Batman is met by his exhuberant friend Superman, who uses X-ray vision to determine Batman is coming down with pneumonia, though Batman shrugs it off. Superman then takes Batman into the skies to watch ordinary Gothamites preparing for Christmas; Batman remains cynical. They then stop to watch Bob and Tim, then Commissioner Gordon talking with an officer about their differing opinions of Batman. Advising Batman to take time off and recover his health, Superman drops Batman off at the Batmobile, then flies away.

Batman attempts to enter the Batmobile, which explodes upon activation and knocks him out. The Joker drags the unconscious Batman to a graveyard to be thrown alive into an open grave. While buried, Batman has a vision where Gotham is plunged into chaos after his death, with Gordon tried and convicted for cooperating with Batman's extra-legal activities, and vigilantes killing criminals in Batman's name. With a new determination, Batman wakes and digs himself free from the grave. At Bob's apartment, Bob and the Joker have a scuffle which ends with Bob holding Joker at gunpoint. The Joker goads Bob to pull the trigger, but Batman convinces him to lower the gun for his son's sake.

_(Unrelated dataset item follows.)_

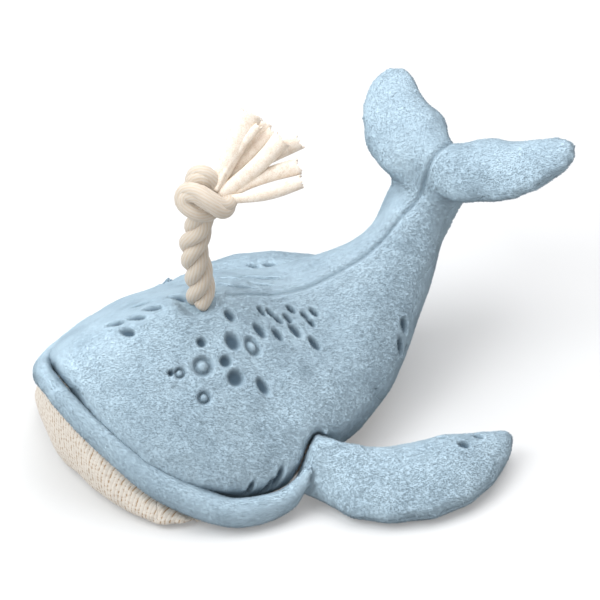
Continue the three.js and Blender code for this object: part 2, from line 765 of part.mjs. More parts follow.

The Joker is returned to Arkham Asylum and Bruce Wayne gives Bob a job, as well as a generous donation. With a newfound sense of optimism, Bruce finally heeds advice and rests. Bob tells the story of A Christmas Carol to Tim and wonders if there is any truth to the tale.

==Reception==
Rob Patey of Ain't It Cool News called Batman: Noël "an instant classic", complimenting Bermejo's "kinetic artwork" and his ability to keep the story grounded while deftly transcending reality.

==Video games==
- In Batman: Arkham Origins, which is similarly set at Christmas, the Batman: Noël batsuit is an alternate outfit which can be used in challenge mode, online multiplayer, and in Story mode after beating the main story on Normal or Hard. The skin can also be purchased as part of the "New Millennium Skin Pack".
- The 2015 video game Batman: Arkham Knight also offers the Noël batsuit as free DLC which was released for Christmas time.